▼▼▼

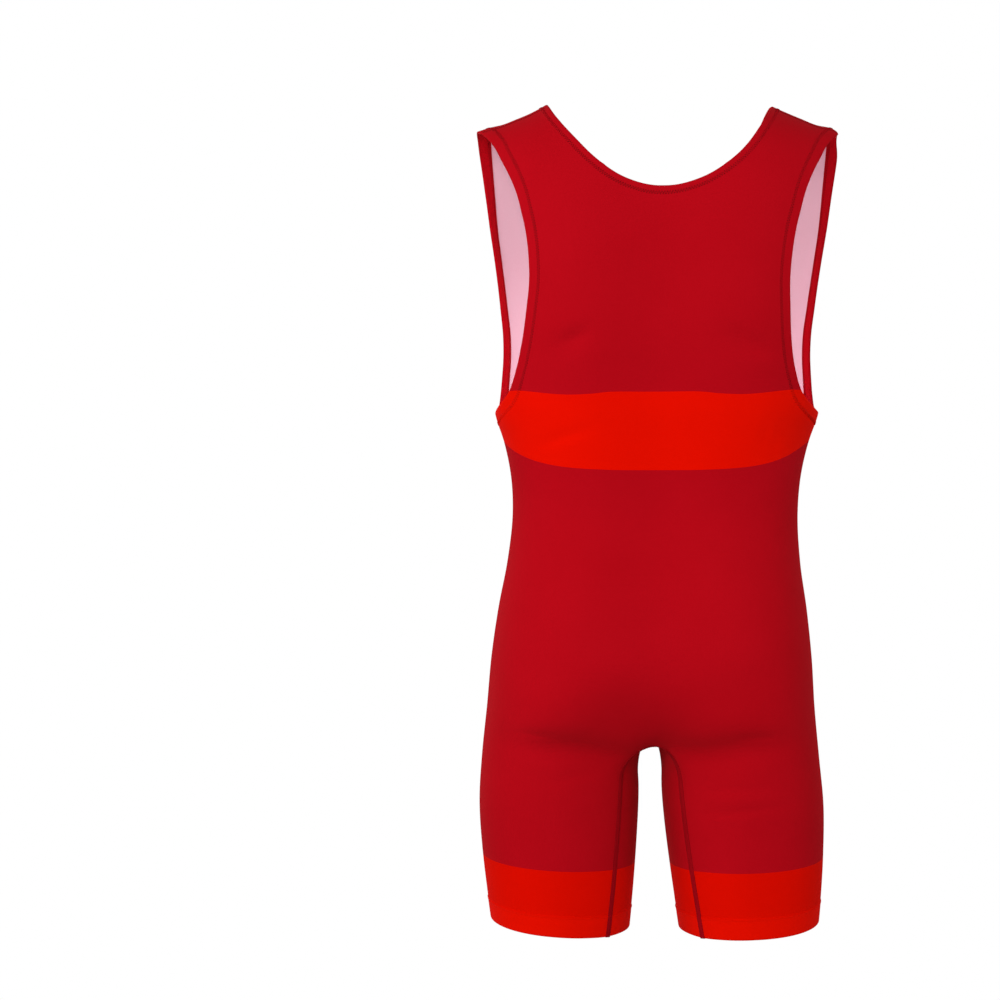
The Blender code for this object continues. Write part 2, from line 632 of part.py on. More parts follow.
def leg_hem(halves, gusset):
    """The fold line and the inner line of a leg's hem, once round through back, gusset and front."""
    rings = []
    layer = WALL + SEAM_GAP
    for row in (0, 1):
        back_t, back_run = (values[row] for values in halves["back"]["grid"])
        front_t, front_run = (values[row] for values in halves["front"]["grid"])
        back = cloth("back", back_t, back_run) - layer * outward("back", back_t, back_run)
        front = cloth("front", front_t, front_run) - layer * outward("front", front_t, front_run)
        inner = gusset[row, 1:-1]
        along = np.gradient(gusset[row], axis=0)[1:-1]
        into = np.stack([-along[:, 1], along[:, 0], np.zeros(len(along))], axis=1)
        into *= np.sign(into[:, :1]) / np.linalg.norm(into, axis=1, keepdims=True)
        inner = inner + layer * into
        rings.append(np.concatenate([back[::-1], inner, front[:-1]]))
    fold, line = rings
    inset = HEM_INSET / np.linalg.norm(line - fold, axis=1, keepdims=True)
    return fold + (line - fold) * inset, line


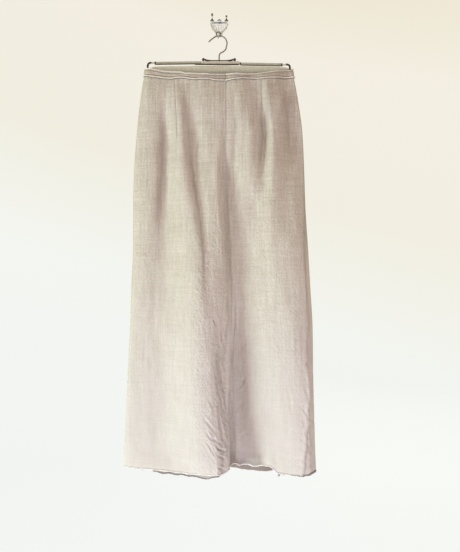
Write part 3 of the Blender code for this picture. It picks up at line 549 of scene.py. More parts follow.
BACK_CREASES = (
    (((-92, -108), (-90, -170), (-88, -235), (-87, -262)), 1.7, 0.9, 0.5, (0.01, 0.40)),
    (((90, -108), (91, -165), (92, -228), (92, -255)), 1.7, 0.9, 0.5, (0.01, 0.40)),
    (((-87, -250), (-92, -330), (-98, -430), (-97, -540)), 8.0, 1.5, 0.25, (0.30, 0.45)),
    (((92, -240), (98, -330), (96, -420), (104, -500)), 7.0, 1.7, 0.25, (0.30, 0.45)),
    (((20, -150), (16, -300), (24, -470), (18, -620)), 9.0, 1.0, 0.20, (0.40, 0.45)),
    (((-40, -280), (-48, -430), (-44, -600), (-54, -760)), 10.0, 1.3, 0.20, (0.40, 0.40)),
    (((60, -420), (70, -590), (64, -760), (72, -930)), 11.0, 1.4, 0.20, (0.40, 0.35)),
    (((-130, -520), (-126, -680), (-134, -820), (-130, -960)), 10.0, 1.3, 0.20, (0.40, 0.30)),
    (((150, -180), (154, -300), (150, -420)), 8.0, 1.0, 0.25, (0.30, 0.45)),
    (((-158, -190), (-162, -330), (-158, -450)), 8.0, 1.0, 0.25, (0.30, 0.45)),
    (((-20, -760), (-10, -880), (-16, -1020)), 8.0, 1.2, 0.25, (0.40, 0.10)),
    (((140, -700), (134, -850), (142, -1010)), 9.0, 1.1, 0.25, (0.40, 0.10)),
    (((30, -690), (42, -716)), 3.0, 0.9, 0.50, (0.30, 0.30)),
    (((22, -712), (36, -742)), 3.0, 1.0, 0.50, (0.30, 0.30)),
    (((-78, -905), (-62, -930)), 3.2, 1.1, 0.50, (0.30, 0.30)),
    (((-86, -930), (-66, -958)), 3.2, 1.2, 0.50, (0.30, 0.30)),
    (((-70, -962), (-54, -986)), 3.0, 1.0, 0.50, (0.30, 0.30)),
    (((108, -960), (122, -984)), 3.0, 1.0, 0.50, (0.30, 0.30)),
    (((-60, -104), (-59, -128)), 1.8, 0.45, 0.40, (0.05, 0.60)),
    (((-20, -104), (-21, -134)), 1.8, 0.50, 0.40, (0.05, 0.60)),
    (((36, -104), (38, -130)), 1.8, 0.45, 0.40, (0.05, 0.60)),
    (((126, -106), (127, -136)), 2.0, 0.50, 0.40, (0.05, 0.60)),
    (((-130, -106), (-131, -138)), 2.0, 0.50, 0.40, (0.05, 0.60)),
)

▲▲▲

> _WHAT TO WORK ON_
All of the material above needs to be copied exactly.

> _TASK ANSWER_
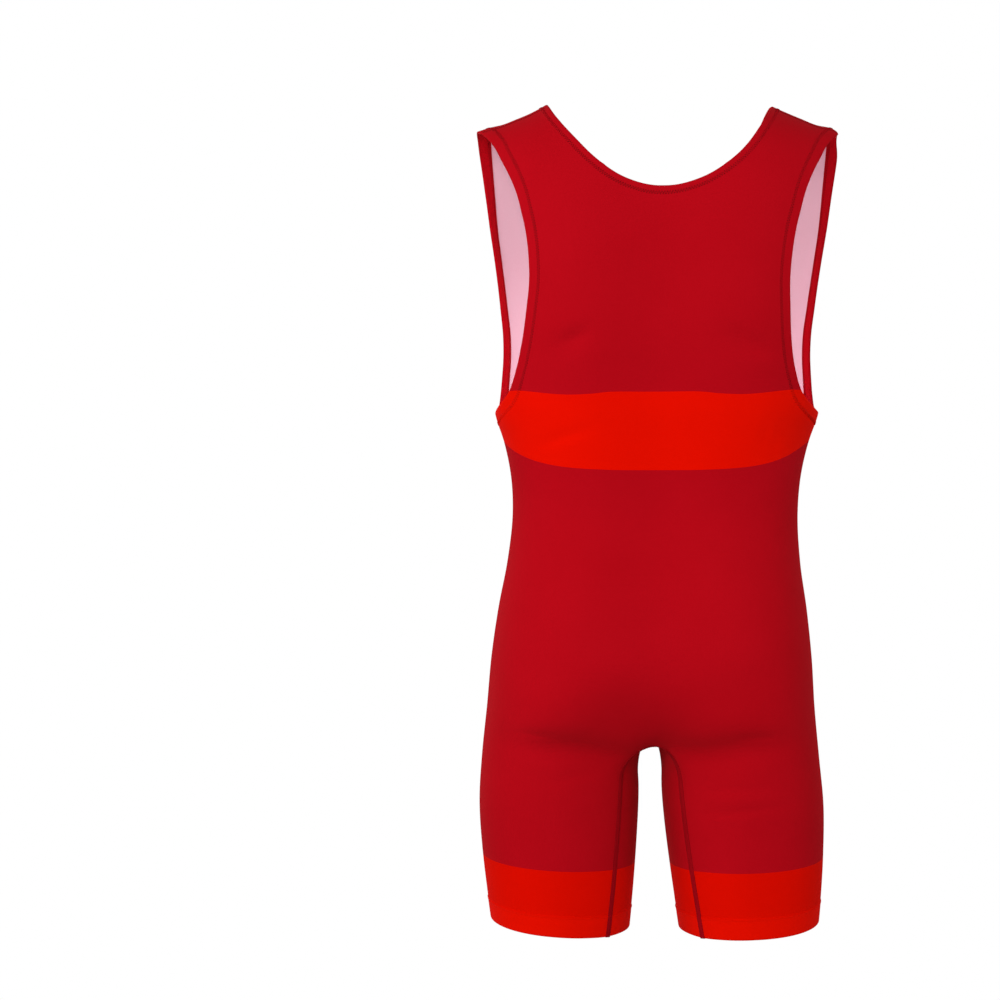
The Blender code for this object continues. Write part 2, from line 632 of part.py on. More parts follow.
def leg_hem(halves, gusset):
    """The fold line and the inner line of a leg's hem, once round through back, gusset and front."""
    rings = []
    layer = WALL + SEAM_GAP
    for row in (0, 1):
        back_t, back_run = (values[row] for values in halves["back"]["grid"])
        front_t, front_run = (values[row] for values in halves["front"]["grid"])
        back = cloth("back", back_t, back_run) - layer * outward("back", back_t, back_run)
        front = cloth("front", front_t, front_run) - layer * outward("front", front_t, front_run)
        inner = gusset[row, 1:-1]
        along = np.gradient(gusset[row], axis=0)[1:-1]
        into = np.stack([-along[:, 1], along[:, 0], np.zeros(len(along))], axis=1)
        into *= np.sign(into[:, :1]) / np.linalg.norm(into, axis=1, keepdims=True)
        inner = inner + layer * into
        rings.append(np.concatenate([back[::-1], inner, front[:-1]]))
    fold, line = rings
    inset = HEM_INSET / np.linalg.norm(line - fold, axis=1, keepdims=True)
    return fold + (line - fold) * inset, line


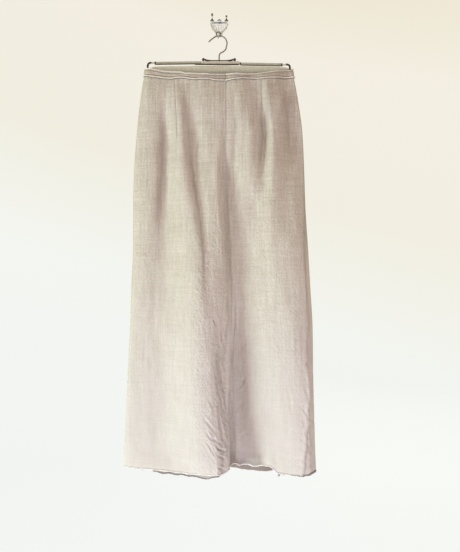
Write part 3 of the Blender code for this picture. It picks up at line 549 of scene.py. More parts follow.
BACK_CREASES = (
    (((-92, -108), (-90, -170), (-88, -235), (-87, -262)), 1.7, 0.9, 0.5, (0.01, 0.40)),
    (((90, -108), (91, -165), (92, -228), (92, -255)), 1.7, 0.9, 0.5, (0.01, 0.40)),
    (((-87, -250), (-92, -330), (-98, -430), (-97, -540)), 8.0, 1.5, 0.25, (0.30, 0.45)),
    (((92, -240), (98, -330), (96, -420), (104, -500)), 7.0, 1.7, 0.25, (0.30, 0.45)),
    (((20, -150), (16, -300), (24, -470), (18, -620)), 9.0, 1.0, 0.20, (0.40, 0.45)),
    (((-40, -280), (-48, -430), (-44, -600), (-54, -760)), 10.0, 1.3, 0.20, (0.40, 0.40)),
    (((60, -420), (70, -590), (64, -760), (72, -930)), 11.0, 1.4, 0.20, (0.40, 0.35)),
    (((-130, -520), (-126, -680), (-134, -820), (-130, -960)), 10.0, 1.3, 0.20, (0.40, 0.30)),
    (((150, -180), (154, -300), (150, -420)), 8.0, 1.0, 0.25, (0.30, 0.45)),
    (((-158, -190), (-162, -330), (-158, -450)), 8.0, 1.0, 0.25, (0.30, 0.45)),
    (((-20, -760), (-10, -880), (-16, -1020)), 8.0, 1.2, 0.25, (0.40, 0.10)),
    (((140, -700), (134, -850), (142, -1010)), 9.0, 1.1, 0.25, (0.40, 0.10)),
    (((30, -690), (42, -716)), 3.0, 0.9, 0.50, (0.30, 0.30)),
    (((22, -712), (36, -742)), 3.0, 1.0, 0.50, (0.30, 0.30)),
    (((-78, -905), (-62, -930)), 3.2, 1.1, 0.50, (0.30, 0.30)),
    (((-86, -930), (-66, -958)), 3.2, 1.2, 0.50, (0.30, 0.30)),
    (((-70, -962), (-54, -986)), 3.0, 1.0, 0.50, (0.30, 0.30)),
    (((108, -960), (122, -984)), 3.0, 1.0, 0.50, (0.30, 0.30)),
    (((-60, -104), (-59, -128)), 1.8, 0.45, 0.40, (0.05, 0.60)),
    (((-20, -104), (-21, -134)), 1.8, 0.50, 0.40, (0.05, 0.60)),
    (((36, -104), (38, -130)), 1.8, 0.45, 0.40, (0.05, 0.60)),
    (((126, -106), (127, -136)), 2.0, 0.50, 0.40, (0.05, 0.60)),
    (((-130, -106), (-131, -138)), 2.0, 0.50, 0.40, (0.05, 0.60)),
)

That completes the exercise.